<<<<

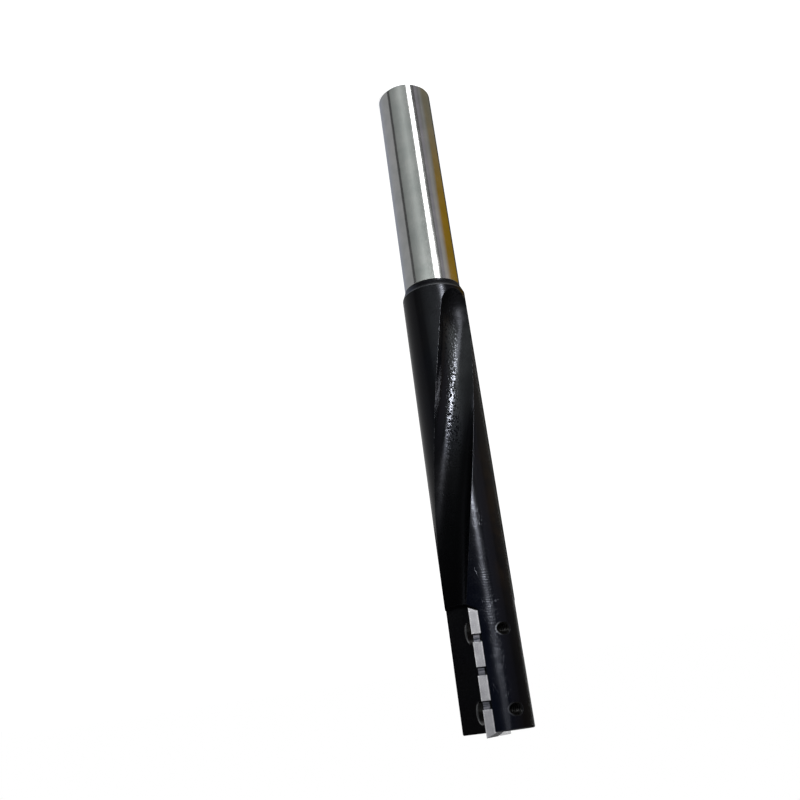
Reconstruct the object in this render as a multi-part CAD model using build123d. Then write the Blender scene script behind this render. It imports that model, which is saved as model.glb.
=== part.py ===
from build123d import *
import os
from math import asin, cos, degrees, radians, sin, sqrt, tan

# Mortise router bit with two reversible carbide knives, sizes in millimetres.
# The tool axis is Z. The flat shank end stands at Z = 0 and the cutting tip points up.
# The front knife's rake face lies in the plane X = 0 and faces -X, with its edge on the +Y side.
# Seen from the shank the tool turns clockwise, so the rake faces lead.

# Shank, gripped by the router's collet, with a narrow grinding relief against the shoulder
shank_diameter = 16.0
shank_length = 69.0
shank_end_chamfer = 0.9
shank_relief_width = 0.5
shank_relief_depth = 0.25

# Body: the slim fluted barrel between shank and tip
body_diameter = 18.0
body_length = 120.0
shoulder_chamfer_depth = 0.8
shoulder_chamfer_length = 2.0
tip_edge_break = 0.25

# Flutes: two troughs left by a ball-nosed cutter that follows a long right-hand helix
flute_depth = 4.2
flute_width = 10.3
flute_lead = 283.0
flute_end_to_shoulder = 2.8
flute_edge_behind_rake = 5.0
flute_overrun = 4.0

# Knives: flat reversible inserts, ground to an edge on all four sides
cutting_diameter = 20.0
knife_length = 30.0
knife_width = 9.0
knife_thickness = 2.0
knife_side_relief = 35.0
knife_end_relief = 25.0
knife_overhang = 1.0
knife_hole_diameter = 3.3

# Chip-breaker notches: this many on the working edge, and one fewer on the other, half a pitch aside
notch_pitch = 7.75
notch_width = 2.0
notch_depth = 0.7
notch_flank_angle = 15.0
notch_count = 3

# Pockets milled in the tip to seat the knives, with a shallow arc where the cutter ran out
pocket_end_clearance = 0.7
pocket_end_lean = 30.0
pocket_end_arc_width = 10.0
pocket_end_arc_depth = 1.3
pocket_floor_clearance = 0.05
pocket_corner_radius = 0.5

# Knife screws: low round heads on the rake face, threaded into the land behind the knife
screw_pitch = 18.7
screw_diameter = 3.0
screw_length = 5.0
screw_tip_chamfer = 0.4
screw_head_diameter = 5.6
screw_head_height = 2.4
screw_head_side_height = 1.8
screw_head_flat_diameter = 4.4
screw_hole_clearance = 0.04
socket_across_lobes = 2.8
socket_across_flats = 2.0
socket_depth = 1.2

# Places that follow from the sizes above
body_radius = body_diameter / 2
edge_radius = cutting_diameter / 2
tip_z = shank_length + body_length
knife_bottom_z = tip_z + knife_overhang - knife_length
knife_middle_z = knife_bottom_z + knife_length / 2
pocket_end_z = knife_bottom_z - pocket_end_clearance
pocket_floor_y = edge_radius - knife_width - pocket_floor_clearance
screw_y = edge_radius - knife_width / 2
screw_levels = [knife_middle_z - screw_pitch / 2, knife_middle_z + screw_pitch / 2]


def opposite(shape):
    """The same shape half a turn round the tool axis."""
    return Rot(0, 0, 180) * shape


def turned_blank():
    """The bar as it leaves the lathe: shank, relief, chamfered shoulder and plain barrel."""
    shank_radius = shank_diameter / 2
    shoulder_radius = body_radius - shoulder_chamfer_depth
    outline = Polyline(
        (0, 0),
        (shank_radius - shank_end_chamfer, 0),
        (shank_radius, shank_end_chamfer),
        (shank_radius, shank_length - shank_relief_width),
        (shank_radius - shank_relief_depth, shank_length - shank_relief_width),
        (shank_radius - shank_relief_depth, shank_length),
        (shoulder_radius, shank_length),
        (body_radius, shank_length + shoulder_chamfer_length),
        (body_radius, tip_z - tip_edge_break),
        (body_radius - tip_edge_break, tip_z),
        (0, tip_z),
        (0, 0),
    )
    return revolve(Plane.XZ * make_face(outline), Axis.Z)


def flute_cutter():
    """The space swept by the ball-nosed cutter, with its round end towards the shank."""
    half_angle = asin(flute_width / 2 / body_radius)
    floor_radius = body_radius - flute_depth
    chord_height = body_radius * cos(half_angle)
    ball_radius = (
        (body_radius**2 + floor_radius**2 - 2 * floor_radius * chord_height)
        / (2 * (chord_height - floor_radius))
    )
    path_radius = floor_radius + ball_radius
    ball_reach = sqrt(ball_radius**2 - (path_radius - body_radius) ** 2)
    start_z = shank_length + flute_end_to_shoulder + ball_reach
    end_z = pocket_end_z + flute_overrun
    angle_at_pocket = 90 + flute_edge_behind_rake + degrees(half_angle)
    start_angle = angle_at_pocket - 360 * (pocket_end_z - start_z) / flute_lead
    path = Pos(0, 0, start_z) * Rot(0, 0, start_angle) * Helix(flute_lead, end_z - start_z, path_radius)
    start_plane = Plane(origin=path @ 0, z_dir=path % 0)
    trough = sweep(start_plane * Circle(ball_radius), path=path, is_frenet=True)
    end_plane = Plane(origin=path @ 0, z_dir=-(path % 0))
    round_end = end_plane * Sphere(
        ball_radius, arc_size1=0, align=(Align.CENTER, Align.CENTER, Align.MIN)
    )
    return trough + round_end


def knife_pocket():
    """The milled step that the knife sits in, open to the side, the front and the tip.

    Its end wall is a shallow arc across the chip space and leans back beside the knife's end.
    """
    reach = body_diameter
    seat_end_z = pocket_end_z + knife_thickness * tan(radians(pocket_end_lean))
    top_z = tip_z + reach
    outline = FilletPolyline(
        (0, pocket_end_z),
        (knife_thickness, seat_end_z),
        (knife_thickness, top_z),
        (-reach, top_z),
        (-reach, pocket_end_z),
        (-pocket_end_arc_width, pocket_end_z),
        radius=(pocket_corner_radius, 0, 0, 0),
    )
    run_out = ThreePointArc(
        outline @ 1,
        (-pocket_end_arc_width / 2, pocket_end_z - pocket_end_arc_depth),
        outline @ 0,
    )
    profile = Plane.XZ.offset(-pocket_floor_y) * make_face(outline + run_out)
    return extrude(profile, -reach)


def screw_hole():
    """A tapped hole through the land, from the knife's seat out to the barrel's surface."""
    hole_radius = screw_diameter / 2 + screw_hole_clearance
    hole = Cylinder(hole_radius, body_diameter, align=(Align.CENTER, Align.CENTER, Align.MIN))
    return Rot(0, 90, 0) * hole


def cutter_body():
    body = turned_blank()
    flute = flute_cutter()
    pocket = knife_pocket()
    hole = screw_hole()
    body -= flute
    body -= opposite(flute)
    body -= pocket
    body -= opposite(pocket)
    for level in screw_levels:
        placed_hole = Pos(0, screw_y, level) * hole
        body -= placed_hole
        body -= opposite(placed_hole)
    return body


def notch_levels(count):
    """Notch middles along an edge, measured from the middle of the knife."""
    return [notch_pitch * (index - (count - 1) / 2) for index in range(count)]


def notch_cutter():
    """A trough across the knife's edge that follows the ground flank at an even depth."""
    flare = tan(radians(notch_flank_angle)) * notch_depth
    outline = Polyline(
        (-notch_width / 2 + flare, -notch_depth),
        (notch_width / 2 - flare, -notch_depth),
        (notch_width / 2 + flare, notch_depth),
        (-notch_width / 2 - flare, notch_depth),
        (-notch_width / 2 + flare, -notch_depth),
    )
    lean = Plane(
        origin=(0, 0, 0),
        x_dir=(0, 0, 1),
        z_dir=(cos(radians(knife_side_relief)), -sin(radians(knife_side_relief)), 0),
    )
    return extrude(lean * make_face(outline), knife_thickness * 2, both=True)


def knife():
    """One insert: a flat plate that narrows from its rake face to its seat on all four sides."""
    side_step = knife_thickness * tan(radians(knife_side_relief))
    end_step = knife_thickness * tan(radians(knife_end_relief))
    rake_face = Plane.YZ * Rectangle(knife_width, knife_length)
    seat_face = Plane.YZ.offset(knife_thickness) * Rectangle(
        knife_width - 2 * side_step, knife_length - 2 * end_step
    )
    plate = loft([rake_face.face(), seat_face.face()], ruled=True)
    notch = notch_cutter()
    for level in notch_levels(notch_count):
        plate -= Pos(0, knife_width / 2, level) * notch
    for level in notch_levels(notch_count - 1):
        plate -= Pos(0, -knife_width / 2, level) * (Rot(180, 0, 0) * notch)
    bore = Rot(0, 90, 0) * Cylinder(knife_hole_diameter / 2, 4 * knife_thickness)
    for offset in (-screw_pitch / 2, screw_pitch / 2):
        plate -= Pos(0, 0, offset) * bore
    return Pos(0, screw_y, knife_middle_z) * plate


def lobed_socket():
    """The six-lobed driver recess, drawn as a six-pointed star of flat flanks."""
    corner_radii = [socket_across_lobes / 2, socket_across_flats / 2] * 6
    corners = [
        (radius * cos(radians(30 * step)), radius * sin(radians(30 * step)))
        for step, radius in enumerate(corner_radii)
    ]
    return extrude(make_face(Polyline(*corners, close=True)), socket_depth)


def screw():
    """A low round-head screw along +X: its head bears on X = 0 and its thread runs to +X.

    The round of the head's edge is turned as two bevels whose corners lie on a quarter ellipse.
    """
    head_radius = screw_head_diameter / 2
    flat_radius = screw_head_flat_diameter / 2
    thread_radius = screw_diameter / 2
    crown_height = screw_head_height - screw_head_side_height
    outline = Polyline(
        (0, screw_length),
        (thread_radius - screw_tip_chamfer, screw_length),
        (thread_radius, screw_length - screw_tip_chamfer),
        (thread_radius, 0),
        (head_radius, 0),
        (head_radius, -screw_head_side_height),
        (
            flat_radius + (head_radius - flat_radius) * cos(radians(45)),
            -screw_head_side_height - crown_height * sin(radians(45)),
        ),
        (flat_radius, -screw_head_height),
        (0, -screw_head_height),
        (0, screw_length),
    )
    blank = revolve(Plane.XZ * make_face(outline), Axis.Z)
    blank -= Pos(0, 0, -screw_head_height) * lobed_socket()
    return Rot(0, 90, 0) * blank


def knife_screws():
    """All four screws: two through each knife."""
    placed = [Pos(0, screw_y, level) * screw() for level in screw_levels]
    return Compound(children=placed + [opposite(one) for one in placed])


def write_parts():
    front_knife = knife()
    nodes = {
        "cutter_body": cutter_body(),
        "knife_front": front_knife,
        "knife_back": opposite(front_knife),
        "knife_screws": knife_screws(),
    }
    os.makedirs("parts", exist_ok=True)
    for name, shape in nodes.items():
        export_step(shape, f"parts/{name}.step")


write_parts()
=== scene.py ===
import math

import bmesh
import bpy
from mathutils import Matrix, Vector


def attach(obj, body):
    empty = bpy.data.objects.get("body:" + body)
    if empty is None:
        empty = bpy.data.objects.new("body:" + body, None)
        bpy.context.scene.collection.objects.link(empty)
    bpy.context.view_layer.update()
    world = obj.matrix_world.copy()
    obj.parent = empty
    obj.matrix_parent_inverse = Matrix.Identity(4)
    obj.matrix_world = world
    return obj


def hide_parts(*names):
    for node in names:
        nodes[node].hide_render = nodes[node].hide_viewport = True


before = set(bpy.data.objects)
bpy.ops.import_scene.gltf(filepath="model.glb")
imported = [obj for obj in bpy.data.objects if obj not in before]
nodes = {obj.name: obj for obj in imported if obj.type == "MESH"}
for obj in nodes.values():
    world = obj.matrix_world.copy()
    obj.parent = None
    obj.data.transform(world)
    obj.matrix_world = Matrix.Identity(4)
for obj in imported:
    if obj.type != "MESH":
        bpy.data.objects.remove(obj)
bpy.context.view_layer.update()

# The viewpoint. A hand-held camera close to the tip, with the shank end at the top of the picture.
# Its place and its axes are given in the tool's own frame.
camera_place = Vector((0.068522, 0.218655, 0.185296))
picture_right = Vector((0.911465, -0.393315, 0.120561))
picture_up = Vector((0.242314, 0.276476, -0.929970))
lens_for_36_mm_width = 39.53

scene = bpy.context.scene
camera_data = bpy.data.cameras.new("camera")
camera_data.lens = lens_for_36_mm_width
camera_data.sensor_width = 36
camera_data.clip_start = 0.005
camera_data.clip_end = 50
camera = bpy.data.objects.new("camera", camera_data)
towards_camera = picture_right.cross(picture_up)
axes = Matrix((picture_right, picture_up, towards_camera)).transposed()
camera.matrix_world = Matrix.Translation(camera_place) @ axes.to_4x4()
scene.collection.objects.link(camera)
scene.camera = camera
scene.view_settings.view_transform = "Standard"

# The studio. A pale floor under the shank end, a white surround, tall lamps beside the camera, and
# tall upright cards that only polished metal reflects.
room_fill = 0.5
white = (1, 1, 1, 1)


def feed(tree, node, inputs):
    """Sets each input of a node to a plain value, or links it to the socket that feeds it."""
    for key, value in inputs.items():
        socket = node.inputs[key]
        if isinstance(value, bpy.types.NodeSocket):
            tree.links.new(value, socket)
        else:
            socket.default_value = value


def add(tree, kind, inputs=None, **settings):
    """Adds a node with its settings and its inputs."""
    node = tree.nodes.new(kind)
    for key, value in settings.items():
        setattr(node, key, value)
    feed(tree, node, inputs or {})
    return node


def calc(tree, operation, *values):
    """A Math node's output, for one, two or three inputs."""
    return add(tree, "ShaderNodeMath", dict(enumerate(values)), operation=operation).outputs[0]


def chain(tree, operation, values):
    """One operation carried through a row of inputs."""
    result = values[0]
    for value in values[1:]:
        result = calc(tree, operation, result, value)
    return result


def multiply(tree, *values):
    """The product of two or more inputs."""
    return chain(tree, "MULTIPLY", values)


def highest(tree, *values):
    """The highest of two or more inputs."""
    return chain(tree, "MAXIMUM", values)


def new_material(name):
    """A material with an empty node tree, and the tree."""
    material = bpy.data.materials.new(name)
    material.use_nodes = True
    tree = material.node_tree
    tree.nodes.clear()
    return material, tree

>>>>

== Written exercise ==
Emit only the lines from the one containing "blank = revolve(Plane.XZ" through the one containing "in imported if", copied exactly.

== Task response ==
    blank = revolve(Plane.XZ * make_face(outline), Axis.Z)
    blank -= Pos(0, 0, -screw_head_height) * lobed_socket()
    return Rot(0, 90, 0) * blank


def knife_screws():
    """All four screws: two through each knife."""
    placed = [Pos(0, screw_y, level) * screw() for level in screw_levels]
    return Compound(children=placed + [opposite(one) for one in placed])


def write_parts():
    front_knife = knife()
    nodes = {
        "cutter_body": cutter_body(),
        "knife_front": front_knife,
        "knife_back": opposite(front_knife),
        "knife_screws": knife_screws(),
    }
    os.makedirs("parts", exist_ok=True)
    for name, shape in nodes.items():
        export_step(shape, f"parts/{name}.step")


write_parts()
=== scene.py ===
import math

import bmesh
import bpy
from mathutils import Matrix, Vector


def attach(obj, body):
    empty = bpy.data.objects.get("body:" + body)
    if empty is None:
        empty = bpy.data.objects.new("body:" + body, None)
        bpy.context.scene.collection.objects.link(empty)
    bpy.context.view_layer.update()
    world = obj.matrix_world.copy()
    obj.parent = empty
    obj.matrix_parent_inverse = Matrix.Identity(4)
    obj.matrix_world = world
    return obj


def hide_parts(*names):
    for node in names:
        nodes[node].hide_render = nodes[node].hide_viewport = True


before = set(bpy.data.objects)
bpy.ops.import_scene.gltf(filepath="model.glb")
imported = [obj for obj in bpy.data.objects if obj not in before]
nodes = {obj.name: obj for obj in imported if obj.type == "MESH"}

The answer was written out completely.